While absolute numbers for second chance points are lesser currently than twenty years ago, we can see that effectiveness has improved.
OK, we could know by now what happened (three-pointers became more important for second chance points) but the question that remains is how. Let’s think about the defense when the opponent gets an offensive rebound; positions are lost, defenders frequently have no offensive player to cover, all the attention is centered close to the basket where we can find up to four or five defenders and just a couple of offensive players, so if the offensive rebound happens the defense is caught off-guard and a single pass is enough to find uncontested shots. First question, if almost all defenders are near the basket where can you find more comfortable spots to shoot? The answer is beyond the arc. Second question, once you decide to go for a three-pointers where is the most difficult spot to cover for a dismantled defense? The answer here is in the corners. In the following graphic we can see how the activity beyond the arc is getting more and more intensive in the corners from the 2002-03 season on. As expected, defenses take adjustments through the time and for the 2016-17 season we see a more balanced activity beyond the arc, so we probably will need an extra pass (no more) to find an uncontested shot.

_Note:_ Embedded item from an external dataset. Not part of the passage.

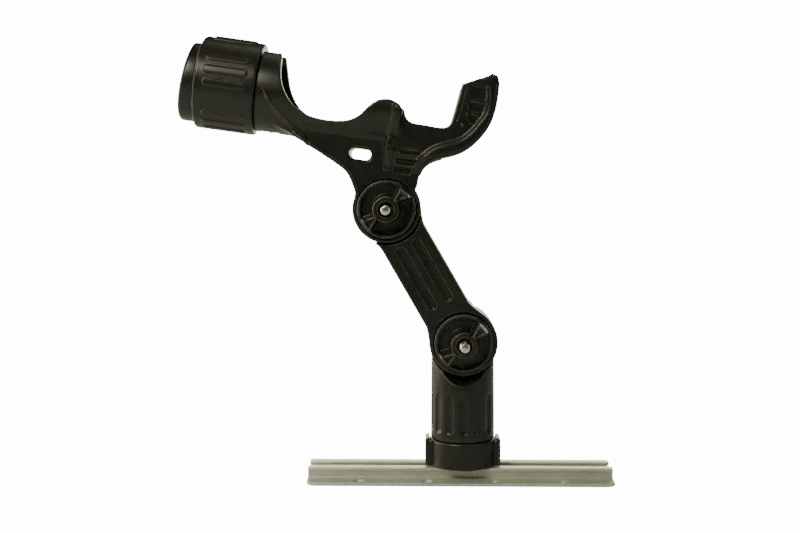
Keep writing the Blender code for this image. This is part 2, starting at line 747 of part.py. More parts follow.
def make_arm():
    """A straight bar with a front hub at its lower end and a rear hub at its upper end."""
    join_angle = acos(ARM_HALF_WIDTH / HUB_RADIUS)
    neck = hub_neck(ARM_FILLET)
    outline = arc((0, 0), HUB_RADIUS, pi - join_angle, 2 * pi + join_angle)
    outline += [(ARM_HALF_WIDTH, neck), (ARM_HALF_WIDTH, ARM_LENGTH - neck)]
    outline += arc((0, ARM_LENGTH), HUB_RADIUS, -join_angle, pi + join_angle)
    outline += [(-ARM_HALF_WIDTH, ARM_LENGTH - neck), (-ARM_HALF_WIDTH, neck)]
    arm = link_mesh("arm_body", slab(outline, -HUB_FRONT, HUB_BACK), parts)
    to_top = Matrix.Translation((0, 0, ARM_LENGTH))
    cut(arm, rod(RELIEF_RADIUS, -HUB_BACK - OVERLAP, LAP_GAP))
    cut(arm, moved(rod(RELIEF_RADIUS, -LAP_GAP, HUB_FRONT + OVERLAP), to_top))
    cut_front_hub(arm)
    cut_back_hub(arm, to_top)
    half = ARM_GROOVE_HALF_WIDTH
    grooves = []
    for side in (-1, 1):
        centre = side * ARM_GROOVE_CENTRE
        outline = arc((centre, ARM_GROOVE_END - half), half, 0, pi)
        outline += arc((centre, ARM_GROOVE_START + half), half, pi, 2 * pi)
        grooves.append(slab(outline, -HUB_FRONT - OVERLAP, -HUB_FRONT + ARM_GROOVE_DEPTH))
        grooves.append(slab(outline, HUB_BACK - ARM_GROOVE_DEPTH, HUB_BACK + OVERLAP))
    cut(arm, joined(grooves))
    return finish_part(arm, black_plastic, arm_axis)


def hub_neck(fillet):
    """How far along the bar a fillet between the hub's rim and the bar's side ends."""
    return sqrt((HUB_RADIUS + fillet) ** 2 - (ARM_HALF_WIDTH + fillet) ** 2)


# ---------------------------------------------------------------- cradle and collar


def cradle_tube():
    """The rear tube with its end ring and the collar's seat, about the tube axis."""
    step = TUBE_MOUTH_STEP
    seat_start = COLLAR_START - GAP
    seat_end = COLLAR_END + GAP
    back = TUBE_END
    edge = TUBE_END_EDGE
    profile = [
        (TUBE_BORE, TROUGH_END + OVERLAP),
        (TUBE_RADIUS, TROUGH_END + OVERLAP),
        (TUBE_RADIUS, seat_end),
        (COLLAR_SEAT_RADIUS, seat_end),
        (COLLAR_SEAT_RADIUS, seat_start),
        (TUBE_END_RADIUS, seat_start),
        (TUBE_END_RADIUS, back + edge),
        (TUBE_END_RADIUS - 0.3 * edge, back + 0.3 * edge),
        (TUBE_END_RADIUS - edge, back),
        (TUBE_BORE + step, back),
        (TUBE_BORE, back + step),
    ]
    mesh = turned(profile, ROUND_STEPS, TO_X)
    return moved(mesh, Matrix.Translation((0, 0, TUBE_AXIS)))


def wall_outline():
    """What the tube's wall is trimmed to, seen from the side: it sweeps down from the ring
    behind the collar, runs low along the trough and rises to the hump before the fork."""
    top = smooth_line(
        in_mm([(-82.3, 95.5), (-81.5, 87), (-78.4, 72.1), (-72.3, 61.8), (-65.5, 56.4),
               (-57.5, 53.3), (-47.6, 52.3), (-39.4, 52.7), (-31.5, 54.6), (-25.4, 58.6),
               (-20.6, 64.6), (-15, 69.4), (-8, 71.0), (-2, 69.0), (TROUGH_END / MM, 65.5)])
    )
    under = in_mm([(TROUGH_END / MM, 36), (TUBE_END / MM - 5, 36), (TUBE_END / MM - 5, 95.5)])
    return top + under


def web_outline():
    """The flat web from the trough's underside down to the hub."""
    right = smooth_line(
        in_mm([(30.5, 37.7), (24.3, 34.6), (20.4, 30.6), (18.3, 25), (17.8, 17.8)]), 3)
    left = smooth_line(
        in_mm([(-21.2, 7.5), (-23.4, 12.2), (-28.2, 19.7), (-35.6, 25.0), (-57.3, 35.2),
               (-67.2, 39.6)]), 3)
    start = atan_of(right[-1])
    end = atan_of(left[0])
    rim = arc((0, 0), HUB_RADIUS, start - 0.12, end - 2 * pi)
    return right + rim + left + in_mm([(-80, 44.5), (-60, 50), (30.5, 50)])


def atan_of(point):
    angle = acos(point[0] / sqrt(point[0] ** 2 + point[1] ** 2))
    return angle if point[1] >= 0 else -angle


def fork_outline():
    """The fork's arm from the side: a level saddle, then a tall curved horn."""
    inside = smooth_line(
        in_mm([(TROUGH_END / MM, 65.4), (4.2, 61.4), (8.5, 58.3), (18, 57.8), (26.6, 57.5),
               (31.6, 58.7), (34.2, 63.2), (35.7, 72), (37.6, 87.4)]), 3)
    outside = smooth_line(
        in_mm([(61.7, 91.5), (61.9, 78), (59.9, 65.5), (55, 55.2), (47.7, 46.4),
               (39.8, 41.3), (30.5, 37.7), (24.3, 34.6), (20.4, 30.6)]), 3)
    tip = in_mm([(54.1, 95.6), (56.2, 97.6), (60.2, 96.0)])
    foot = in_mm([(-3, 30.6), (FORK_START / MM, 36), (FORK_START / MM, 60), (-4, 64.4)])
    return inside + tip + outside + foot


def flank_pockets(places, face, depth):
    """Cutters for shallow pockets in both flanks, each from one corner to the other."""
    outer = FORK_HALF_WIDTH + 2 * OVERLAP
    made = []
    for x0, z0, x1, z1 in places:
        made.append(box((x0 * MM, face - depth, z0 * MM), (x1 * MM, outer, z1 * MM)))
        made.append(box((x0 * MM, -outer, z0 * MM), (x1 * MM, depth - face, z1 * MM)))
    return joined(made)


def oblique_end():
    """What the tube's open end is cut back by, so that its mouth slants."""
    reach = 3 * TUBE_RADIUS
    cutter = box((-reach, -reach, -reach), (0, reach, reach))
    middle = TUBE_END + TUBE_END_RADIUS * sin(TUBE_END_TILT)
    turn = Matrix.Rotation(TUBE_END_TILT, 4, "Y")
    return moved(cutter, Matrix.Translation((middle, 0, TUBE_AXIS)) @ turn)


def drain_notches():
    """Two shallow notches under the ring behind the collar."""
    made = []
    for start, end in NOTCHES:
        bottom = TUBE_AXIS - TUBE_RADIUS
        low = (start, -NOTCH_HALF_WIDTH, bottom - 2 * NOTCH_DEPTH)
        made.append(box(low, (end, NOTCH_HALF_WIDTH, bottom + NOTCH_DEPTH)))
    return joined(made)


def make_cradle():
    cradle = link_mesh("cradle_body", cradle_tube(), parts)
    keep(cradle, slab(wall_outline(), -CRADLE_SIDE, CRADLE_SIDE))
    join(cradle, slab(web_outline(), -WEB_HALF_WIDTH, HUB_BACK))
    join(cradle, slab(fork_outline(), -FORK_HALF_WIDTH, FORK_HALF_WIDTH))
    behind = TUBE_END - CUTTER_REACH
    bore = rod(TUBE_BORE, behind, FORK_START - OVERLAP, ROUND_STEPS, TO_X)
    cut(cradle, moved(bore, Matrix.Translation((0, 0, TUBE_AXIS))))
    channel = arc((0, FORK_CHANNEL_AXIS), FORK_CHANNEL_HALF_WIDTH, pi, 2 * pi)
    channel += [(FORK_CHANNEL_HALF_WIDTH, CRADLE_TOP), (-FORK_CHANNEL_HALF_WIDTH, CRADLE_TOP)]
    cut(cradle, slab(channel, FORK_START - CUTTER_REACH / 2, FORK_END, ALONG_X))
    slot = [
        (-TUBE_SLOT_HALF_WIDTH, TUBE_AXIS + OVERLAP),
        (TUBE_SLOT_HALF_WIDTH, TUBE_AXIS + OVERLAP),
        (TUBE_SLOT_HALF_WIDTH, CRADLE_TOP),
        (-TUBE_SLOT_HALF_WIDTH, CRADLE_TOP),
    ]
    cut(cradle, slab(slot, behind, TUBE_SLOT_END, ALONG_X))
    cut(cradle, oblique_end())
    cut(cradle, rod(RELIEF_RADIUS, -HUB_BACK - CUTTER_REACH, LAP_GAP))
    cut_front_hub(cradle)
    x, z = WINDOW_CENTRE
    reach = WINDOW_LENGTH / 2 - WINDOW_RADIUS
    window = arc((x + reach, z), WINDOW_RADIUS, -pi / 2, pi / 2)
    window += arc((x - reach, z), WINDOW_RADIUS, pi / 2, 1.5 * pi)
    cut(cradle, slab(window, -CRADLE_SIDE, CRADLE_SIDE))
    cut(cradle, flank_pockets(FORK_POCKETS, FORK_HALF_WIDTH, FORK_POCKET_DEPTH))
    cut(cradle, flank_pockets(BLOCK_SLOTS, FORK_HALF_WIDTH, FORK_POCKET_DEPTH))
    cut(cradle, flank_pockets(WEB_SLOTS, WEB_HALF_WIDTH, WEB_SLOT_DEPTH))
    cut(cradle, drain_notches())
    return finish_part(cradle, black_plastic, cradle_axis)


def make_collar():
    """An open ring that turns on the tube and closes its slot, with grip ribs in groups."""
    edge = COLLAR_EDGE
    middle = (COLLAR_START + COLLAR_END) / 2
    half = (COLLAR_END - COLLAR_START) / 2
    bore = COLLAR_SEAT_RADIUS + GAP
    profile = [
        (bore, half),
        (COLLAR_RADIUS - edge, half),
        (COLLAR_RADIUS - 0.3 * edge, half - 0.3 * edge),
        (COLLAR_RADIUS, half - edge),
        (COLLAR_RADIUS, -half + edge),
        (COLLAR_RADIUS - 0.3 * edge, -half + 0.3 * edge),
        (COLLAR_RADIUS - edge, -half),
        (bore, -half),
    ]
    collar = link_mesh("collar", turned(profile, ROUND_STEPS, TO_X), parts)
    rib_half = COLLAR_RIB_HALF_WIDTH
    reach = COLLAR_RIB_LENGTH / 2 - rib_half
    rib = arc((reach, 0), rib_half, -pi / 2, pi / 2)
    rib += arc((-reach, 0), rib_half, pi / 2, 1.5 * pi)
    ribs = []
    for place in range(COLLAR_PLACES):
        if place == COLLAR_OPEN_PLACE:
            continue
        for step in (-1, 0, 1):
            angle = COLLAR_FIRST_GROUP + place * COLLAR_PITCH + step * COLLAR_RIB_PITCH
            mesh = slab(rib, COLLAR_RADIUS - OVERLAP, COLLAR_RADIUS + COLLAR_RIB_HEIGHT,
                        UPRIGHT)
            ribs.append(moved(mesh, Matrix.Rotation(angle, 4, "X")))
    join(collar, joined(ribs))
    width = COLLAR_OPENING_HALF_WIDTH
    opening = box((-half - OVERLAP, -width, 0), (half + OVERLAP, width, CRADLE_SIDE))
    angle = COLLAR_FIRST_GROUP + COLLAR_OPEN_PLACE * COLLAR_PITCH
    cut(collar, moved(opening, Matrix.Rotation(angle, 4, "X")))
    obj = finish_part(collar, black_plastic, cradle_axis)
    obj.location = (middle, 0, TUBE_AXIS)
    return obj


clear_scene()
parts = new_collection("rod_holder")
cutters = new_collection("cutters", hidden=True)

black_plastic = make_material("black_plastic", (0.022, 0.022, 0.017), 0.38)
aluminium = make_material("aluminium", (0.60, 0.59, 0.54), 0.34, 1.0)
steel = make_material("steel", (0.72, 0.71, 0.68), 0.28, 1.0)
brass = make_material("brass", (0.70, 0.52, 0.22), 0.32, 1.0)

slide_axis = empty_at("slide_axis", (HOLDER_X, 0, 0))
swivel_axis = empty_at("swivel_axis", (0, 0, 0), slide_axis)
lower_joint = empty_at("lower_joint", (0, 0, LOWER_JOINT_Z), swivel_axis)
arm_axis = empty_at("arm_axis", (0, 0, 0), lower_joint, ARM_LEAN)
upper_joint = empty_at("upper_joint", (0, 0, ARM_LENGTH), arm_axis)
cradle_axis = empty_at("cradle_axis", (0, 0, 0), upper_joint, CRADLE_TILT - ARM_LEAN)

make_rail()
make_shoe()
make_rail_bolt()
make_post(*make_clamp())
make_joint_hardware("lower", lower_joint, lower_joint)
make_arm()
make_joint_hardware("upper", upper_joint, upper_joint)
make_cradle()
make_collar()
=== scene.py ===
"""A clamp-on rod holder: moulded black plastic on an aluminium rail.

Each piece is written as a signed distance in millimetres, negative inside, so that its
edges and fillets are truly round. It is sampled on a grid and turned into a mesh. Joints
turn about Y, and a height towards the front is -y.
"""

from math import acos, ceil, cos, pi, radians, sin, sqrt

import bpy
import numpy as np
import openvdb as vdb
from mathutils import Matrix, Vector


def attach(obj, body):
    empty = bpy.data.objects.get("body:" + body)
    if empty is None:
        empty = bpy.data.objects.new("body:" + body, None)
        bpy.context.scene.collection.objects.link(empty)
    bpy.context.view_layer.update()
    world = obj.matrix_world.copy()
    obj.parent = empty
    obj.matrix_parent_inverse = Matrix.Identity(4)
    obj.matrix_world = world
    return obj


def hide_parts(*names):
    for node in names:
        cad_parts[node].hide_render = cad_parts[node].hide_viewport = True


# Lengths below are in millimetres
MM = 0.001
GAP = 0.3
SUNK_IN = 0.3

# Rail
RAIL_HALF_LENGTH = 101.6
RAIL_HALF_WIDTH = 27.4
RAIL_HEIGHT = 8.4
FLANGE = 2.0
FLANGE_CORNER = 7.0
WALL_OUTER = 11.5
WALL_INNER = 9.5
LIP_OUTER = 12.5
LIP_BOTTOM = 6.3
SLOT_HALF = 4.3
CHANNEL_FLOOR = 1.8
HOLE_STATIONS = (-67.2, -22.4, 22.4, 67.2)
HOLE_Y = 20.0
HOLE_RADIUS = 2.2
SINK_RADIUS = 3.9
DRILL_TOP = FLANGE + 0.4

# Shoe, clamp and post
HOLDER_X = 2.0
SHOE_RADIUS = 22.0
SHOE_BORE = 18.9
SHOE_BOTTOM = 8.7
SHOE_FLOOR = 12.9
SHOE_TOP = 26.5
EAR_REACH = 25.2
EAR_HALF_WIDTH = 8.0
EAR_TOP = 27.6
KEY_HALF_LENGTH = 16.0
KEY_DEPTH = 1.9
TEE_HALF_LENGTH = 8.0
TEE_HALF_WIDTH = 5.7
TEE_CORNER = 3.0
TEE_THICKNESS = 3.2
BOLT_RADIUS = 3.175
THREAD_PITCH = 1.27
THREAD_DEPTH = 0.62
THREAD_RUNOUT = 0.8
TIP_DOME = 9
HOLE = BOLT_RADIUS + GAP
HEX_FLATS = 11.1
HEX_CORNER = 5.9
WASHER_RADIUS = 8.0
WASHER = 1.4
CLAMP_WASHER_RADIUS = 12.0
CLAMP_STEM = 18
POST_BOTTOM = 27.2
POST_FOOT = 28
POST_FOOT_RADIUS = 21.3
POST_MIDDLE_RADIUS = 21.1
POST_DRAFT = 0.4
POST_LENGTH = 65
SPIGOT_RADIUS = 18.4
SPIGOT_TOP = 40
FLUTES = 14
FLUTE_LOW = 32.0
FLUTE_HIGH = 58.0
FLUTE_HALF = 3.2
FLUTE_DEPTH = 1.0
CLAMP_FLATS = 17.0
CLAMP_CORNER = 9.2
CLAMP_BEVEL_START = 2.9
CLAMP_HEIGHT = 8.0
PLATE_RADIUS = 14.0
PLATE = 2.0
PLATE_TOP = SHOE_FLOOR + GAP + WASHER + GAP + PLATE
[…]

Second chance points have a huge impact in both teams, the team that gets the offensive rebound uses to score with higher percentages thanks to uncontested shots, the team that concedes its rebound not only receive points, it finds more difficulties to score since they are prevented from instant offense. That’s why teams pay more attention to keep their own rebound and concede less second chance points, and that’s why the use of offensive rebounds had to become more efficient, and it happened thanks to a more intensive use of three-pointers in second chance plays.